### RECORD SET
>>>>
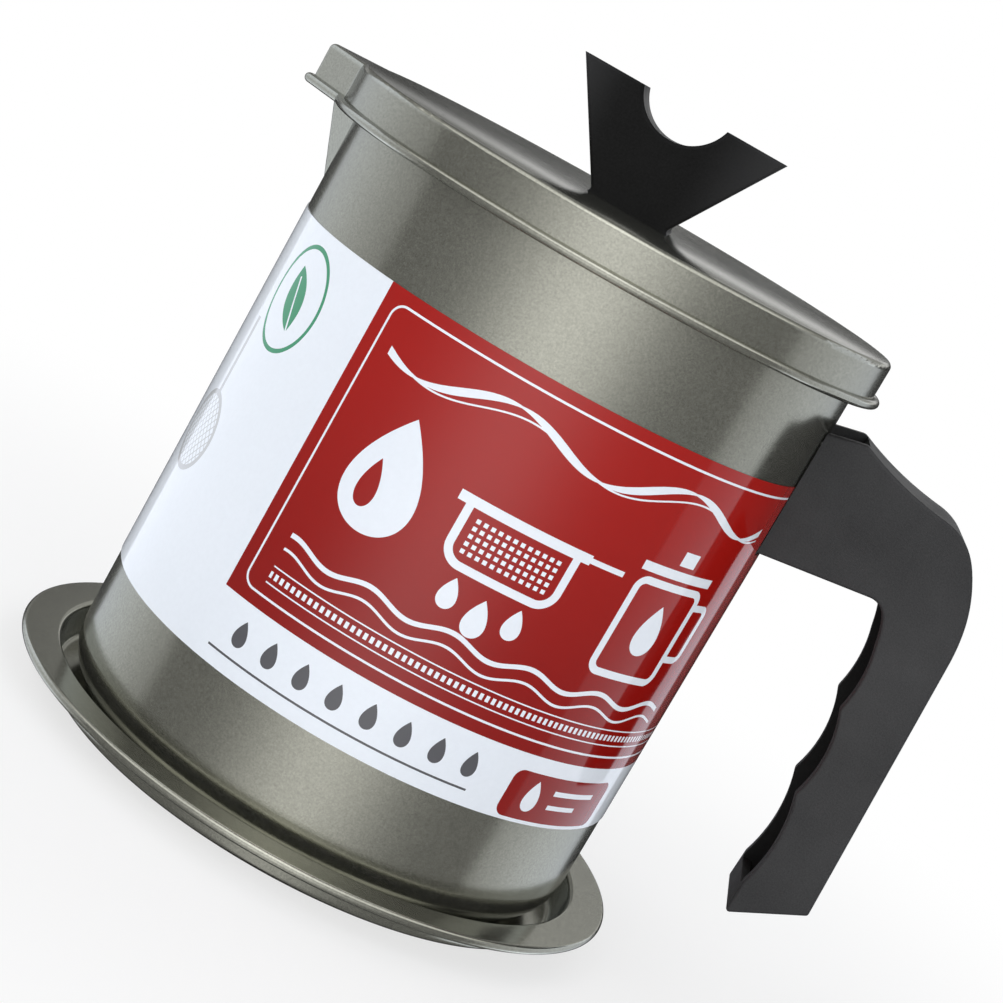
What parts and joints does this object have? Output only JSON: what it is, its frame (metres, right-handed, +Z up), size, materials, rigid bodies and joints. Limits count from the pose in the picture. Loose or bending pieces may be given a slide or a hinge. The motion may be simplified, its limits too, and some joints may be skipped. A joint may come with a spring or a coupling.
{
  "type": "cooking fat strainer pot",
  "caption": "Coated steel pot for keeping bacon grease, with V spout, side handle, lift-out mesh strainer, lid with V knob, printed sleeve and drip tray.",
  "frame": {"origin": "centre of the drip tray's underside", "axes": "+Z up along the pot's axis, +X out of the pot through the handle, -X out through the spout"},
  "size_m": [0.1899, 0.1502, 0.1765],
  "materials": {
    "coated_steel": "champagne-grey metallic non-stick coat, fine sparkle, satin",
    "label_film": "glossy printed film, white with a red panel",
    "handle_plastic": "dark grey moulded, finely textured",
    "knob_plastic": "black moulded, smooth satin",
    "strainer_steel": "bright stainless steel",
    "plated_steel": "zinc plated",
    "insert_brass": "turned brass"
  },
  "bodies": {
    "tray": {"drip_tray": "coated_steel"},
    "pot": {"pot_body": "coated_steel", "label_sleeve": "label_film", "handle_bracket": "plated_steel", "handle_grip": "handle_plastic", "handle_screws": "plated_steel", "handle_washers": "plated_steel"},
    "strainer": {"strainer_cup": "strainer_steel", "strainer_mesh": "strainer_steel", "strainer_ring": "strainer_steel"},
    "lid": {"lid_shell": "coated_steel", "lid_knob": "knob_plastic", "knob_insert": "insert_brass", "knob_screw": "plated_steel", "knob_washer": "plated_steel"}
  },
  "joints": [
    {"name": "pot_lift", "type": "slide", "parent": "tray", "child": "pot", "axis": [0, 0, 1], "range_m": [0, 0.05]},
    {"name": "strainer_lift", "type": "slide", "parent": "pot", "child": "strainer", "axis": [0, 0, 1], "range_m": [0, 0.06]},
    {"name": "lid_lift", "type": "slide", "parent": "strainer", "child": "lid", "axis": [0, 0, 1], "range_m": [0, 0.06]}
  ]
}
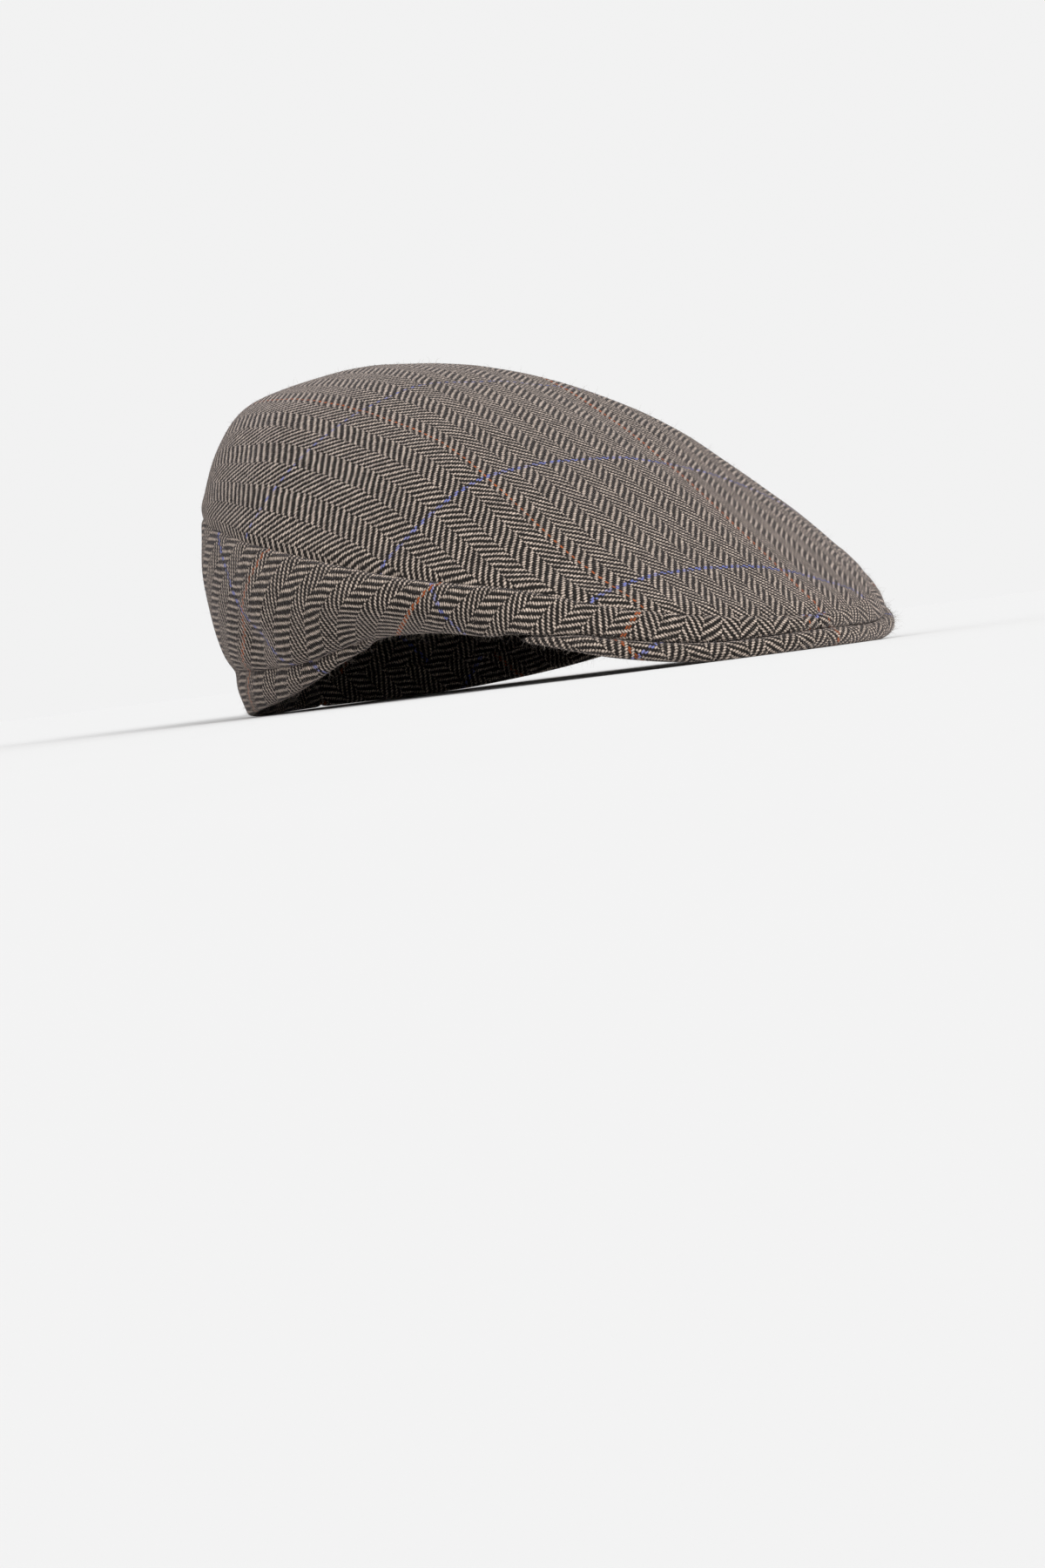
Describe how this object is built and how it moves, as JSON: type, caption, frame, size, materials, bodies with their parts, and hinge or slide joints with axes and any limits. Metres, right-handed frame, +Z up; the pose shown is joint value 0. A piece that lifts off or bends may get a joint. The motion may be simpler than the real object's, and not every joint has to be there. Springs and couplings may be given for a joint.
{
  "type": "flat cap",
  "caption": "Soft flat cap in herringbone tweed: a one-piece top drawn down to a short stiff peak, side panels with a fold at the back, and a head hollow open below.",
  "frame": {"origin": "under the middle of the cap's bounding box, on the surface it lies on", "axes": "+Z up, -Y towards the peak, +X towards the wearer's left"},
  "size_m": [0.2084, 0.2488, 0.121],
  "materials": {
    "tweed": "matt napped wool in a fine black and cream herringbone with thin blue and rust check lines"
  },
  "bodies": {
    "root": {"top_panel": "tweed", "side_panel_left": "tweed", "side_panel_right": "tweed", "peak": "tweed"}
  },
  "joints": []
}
<<<<
>>>>
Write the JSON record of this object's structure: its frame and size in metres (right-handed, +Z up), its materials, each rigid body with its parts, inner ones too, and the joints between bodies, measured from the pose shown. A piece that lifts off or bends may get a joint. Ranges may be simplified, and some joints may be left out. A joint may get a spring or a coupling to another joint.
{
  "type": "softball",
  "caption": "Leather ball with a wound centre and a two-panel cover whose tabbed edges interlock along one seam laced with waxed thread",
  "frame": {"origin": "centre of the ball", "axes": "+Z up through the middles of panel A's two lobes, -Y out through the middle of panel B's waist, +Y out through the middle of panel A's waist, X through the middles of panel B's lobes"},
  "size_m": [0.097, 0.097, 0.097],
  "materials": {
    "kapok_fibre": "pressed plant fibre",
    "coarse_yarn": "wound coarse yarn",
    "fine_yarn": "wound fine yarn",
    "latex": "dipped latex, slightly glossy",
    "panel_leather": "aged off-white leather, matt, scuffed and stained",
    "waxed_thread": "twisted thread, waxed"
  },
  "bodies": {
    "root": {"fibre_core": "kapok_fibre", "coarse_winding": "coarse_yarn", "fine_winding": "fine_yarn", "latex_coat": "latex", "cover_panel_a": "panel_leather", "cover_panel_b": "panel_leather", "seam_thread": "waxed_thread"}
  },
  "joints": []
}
<<<<
>>>>
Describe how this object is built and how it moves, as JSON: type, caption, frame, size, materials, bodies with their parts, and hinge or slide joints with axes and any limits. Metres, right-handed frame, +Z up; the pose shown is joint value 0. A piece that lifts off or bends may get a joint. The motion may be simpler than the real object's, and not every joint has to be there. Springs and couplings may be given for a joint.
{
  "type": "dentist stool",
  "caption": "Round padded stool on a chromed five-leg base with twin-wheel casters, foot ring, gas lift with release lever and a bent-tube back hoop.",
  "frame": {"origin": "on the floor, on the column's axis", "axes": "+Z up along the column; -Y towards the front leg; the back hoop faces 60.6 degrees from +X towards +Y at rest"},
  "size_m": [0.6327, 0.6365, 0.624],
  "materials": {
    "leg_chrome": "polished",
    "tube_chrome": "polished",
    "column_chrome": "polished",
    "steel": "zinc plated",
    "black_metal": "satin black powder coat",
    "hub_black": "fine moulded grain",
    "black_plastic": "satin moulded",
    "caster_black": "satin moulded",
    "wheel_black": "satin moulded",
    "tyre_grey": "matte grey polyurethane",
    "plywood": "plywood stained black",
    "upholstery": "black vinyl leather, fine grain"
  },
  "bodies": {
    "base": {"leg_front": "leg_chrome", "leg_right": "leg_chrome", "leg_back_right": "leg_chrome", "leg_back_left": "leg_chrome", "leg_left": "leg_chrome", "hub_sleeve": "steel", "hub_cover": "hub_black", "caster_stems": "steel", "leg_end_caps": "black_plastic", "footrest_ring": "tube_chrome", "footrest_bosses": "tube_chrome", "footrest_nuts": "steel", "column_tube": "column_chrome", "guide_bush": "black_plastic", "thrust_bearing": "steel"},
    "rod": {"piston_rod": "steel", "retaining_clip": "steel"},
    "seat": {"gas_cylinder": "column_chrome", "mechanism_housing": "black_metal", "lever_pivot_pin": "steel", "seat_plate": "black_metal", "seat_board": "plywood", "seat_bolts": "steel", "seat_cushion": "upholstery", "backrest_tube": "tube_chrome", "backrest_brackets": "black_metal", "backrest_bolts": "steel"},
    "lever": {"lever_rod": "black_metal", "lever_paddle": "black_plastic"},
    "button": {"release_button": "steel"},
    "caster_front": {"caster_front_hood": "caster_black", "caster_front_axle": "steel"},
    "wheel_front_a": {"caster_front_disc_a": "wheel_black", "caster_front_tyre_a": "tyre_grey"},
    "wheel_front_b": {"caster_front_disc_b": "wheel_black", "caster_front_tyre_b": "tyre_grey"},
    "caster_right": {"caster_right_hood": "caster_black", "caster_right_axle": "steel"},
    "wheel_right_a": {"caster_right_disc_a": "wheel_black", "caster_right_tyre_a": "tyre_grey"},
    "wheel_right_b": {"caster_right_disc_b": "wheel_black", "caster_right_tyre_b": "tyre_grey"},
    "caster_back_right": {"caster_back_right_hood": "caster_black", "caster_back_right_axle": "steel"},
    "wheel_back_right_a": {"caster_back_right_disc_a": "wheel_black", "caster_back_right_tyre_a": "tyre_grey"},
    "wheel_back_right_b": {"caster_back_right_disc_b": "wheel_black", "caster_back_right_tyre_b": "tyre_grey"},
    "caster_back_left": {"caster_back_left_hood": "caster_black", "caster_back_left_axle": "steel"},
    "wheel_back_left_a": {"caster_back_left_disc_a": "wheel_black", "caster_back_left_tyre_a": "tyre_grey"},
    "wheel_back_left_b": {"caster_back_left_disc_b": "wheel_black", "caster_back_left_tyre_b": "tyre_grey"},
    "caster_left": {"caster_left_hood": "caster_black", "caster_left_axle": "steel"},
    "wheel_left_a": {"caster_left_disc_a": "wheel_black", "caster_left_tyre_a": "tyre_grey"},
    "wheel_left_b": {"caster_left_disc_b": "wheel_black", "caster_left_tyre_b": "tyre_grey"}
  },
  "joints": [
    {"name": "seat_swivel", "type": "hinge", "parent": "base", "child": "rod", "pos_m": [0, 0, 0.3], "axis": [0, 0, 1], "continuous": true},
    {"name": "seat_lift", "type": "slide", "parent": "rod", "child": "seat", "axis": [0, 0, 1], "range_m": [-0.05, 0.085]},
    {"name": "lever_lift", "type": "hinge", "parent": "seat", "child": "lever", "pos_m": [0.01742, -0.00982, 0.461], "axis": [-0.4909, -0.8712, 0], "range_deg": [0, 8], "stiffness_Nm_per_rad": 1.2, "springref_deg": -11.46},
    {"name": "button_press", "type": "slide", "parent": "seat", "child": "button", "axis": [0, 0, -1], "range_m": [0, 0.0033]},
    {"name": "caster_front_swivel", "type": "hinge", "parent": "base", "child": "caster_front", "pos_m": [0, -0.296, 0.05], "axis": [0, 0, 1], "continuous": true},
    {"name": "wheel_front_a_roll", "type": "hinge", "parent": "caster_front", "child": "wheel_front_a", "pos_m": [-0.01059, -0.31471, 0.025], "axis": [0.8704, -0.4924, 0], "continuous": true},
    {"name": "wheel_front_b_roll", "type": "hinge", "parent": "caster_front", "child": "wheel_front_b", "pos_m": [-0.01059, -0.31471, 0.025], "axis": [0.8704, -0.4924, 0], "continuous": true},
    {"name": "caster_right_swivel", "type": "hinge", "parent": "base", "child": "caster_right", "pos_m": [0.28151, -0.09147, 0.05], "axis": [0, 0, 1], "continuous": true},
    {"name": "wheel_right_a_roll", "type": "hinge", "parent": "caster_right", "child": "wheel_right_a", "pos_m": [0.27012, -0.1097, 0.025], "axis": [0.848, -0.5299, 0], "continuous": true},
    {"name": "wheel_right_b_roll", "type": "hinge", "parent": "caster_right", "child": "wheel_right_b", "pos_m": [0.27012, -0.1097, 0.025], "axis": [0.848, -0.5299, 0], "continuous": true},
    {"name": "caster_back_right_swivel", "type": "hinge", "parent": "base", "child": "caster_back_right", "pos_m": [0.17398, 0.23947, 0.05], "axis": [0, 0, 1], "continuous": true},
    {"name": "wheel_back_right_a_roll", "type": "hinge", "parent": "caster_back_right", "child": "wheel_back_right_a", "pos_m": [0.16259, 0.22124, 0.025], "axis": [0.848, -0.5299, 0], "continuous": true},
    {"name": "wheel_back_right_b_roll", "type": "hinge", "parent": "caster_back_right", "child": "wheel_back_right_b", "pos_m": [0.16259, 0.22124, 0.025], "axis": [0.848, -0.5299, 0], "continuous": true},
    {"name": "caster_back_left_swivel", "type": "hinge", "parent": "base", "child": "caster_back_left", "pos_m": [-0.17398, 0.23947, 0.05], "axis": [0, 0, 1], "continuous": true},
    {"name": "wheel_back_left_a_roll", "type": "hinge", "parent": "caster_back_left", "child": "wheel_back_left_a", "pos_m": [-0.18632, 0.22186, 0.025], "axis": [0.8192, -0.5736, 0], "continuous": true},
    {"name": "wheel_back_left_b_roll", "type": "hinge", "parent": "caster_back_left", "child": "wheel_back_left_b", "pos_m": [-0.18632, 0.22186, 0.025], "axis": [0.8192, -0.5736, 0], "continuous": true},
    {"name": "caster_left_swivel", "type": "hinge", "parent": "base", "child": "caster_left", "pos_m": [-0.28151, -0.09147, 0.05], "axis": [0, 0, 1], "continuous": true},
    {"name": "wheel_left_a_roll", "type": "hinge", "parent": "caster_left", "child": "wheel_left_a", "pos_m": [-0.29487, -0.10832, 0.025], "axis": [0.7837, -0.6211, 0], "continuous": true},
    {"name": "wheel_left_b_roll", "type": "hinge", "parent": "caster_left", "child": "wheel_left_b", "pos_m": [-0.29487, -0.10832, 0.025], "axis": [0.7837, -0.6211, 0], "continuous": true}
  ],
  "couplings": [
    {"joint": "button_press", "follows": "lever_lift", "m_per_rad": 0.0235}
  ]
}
<<<<
### WHAT THE TASK REQUIRES
Go through the preceding material and copy each line that has the word "rigid".

### THE OUTPUT
What parts and joints does this object have? Output only JSON: what it is, its frame (metres, right-handed, +Z up), size, materials, rigid bodies and joints. Limits count from the pose in the picture. Loose or bending pieces may be given a slide or a hinge. The motion may be simplified, its limits too, and some joints may be skipped. A joint may come with a spring or a coupling.
Write the JSON record of this object's structure: its frame and size in metres (right-handed, +Z up), its materials, each rigid body with its parts, inner ones too, and the joints between bodies, measured from the pose shown. A piece that lifts off or bends may get a joint. Ranges may be simplified, and some joints may be left out. A joint may get a spring or a coupling to another joint.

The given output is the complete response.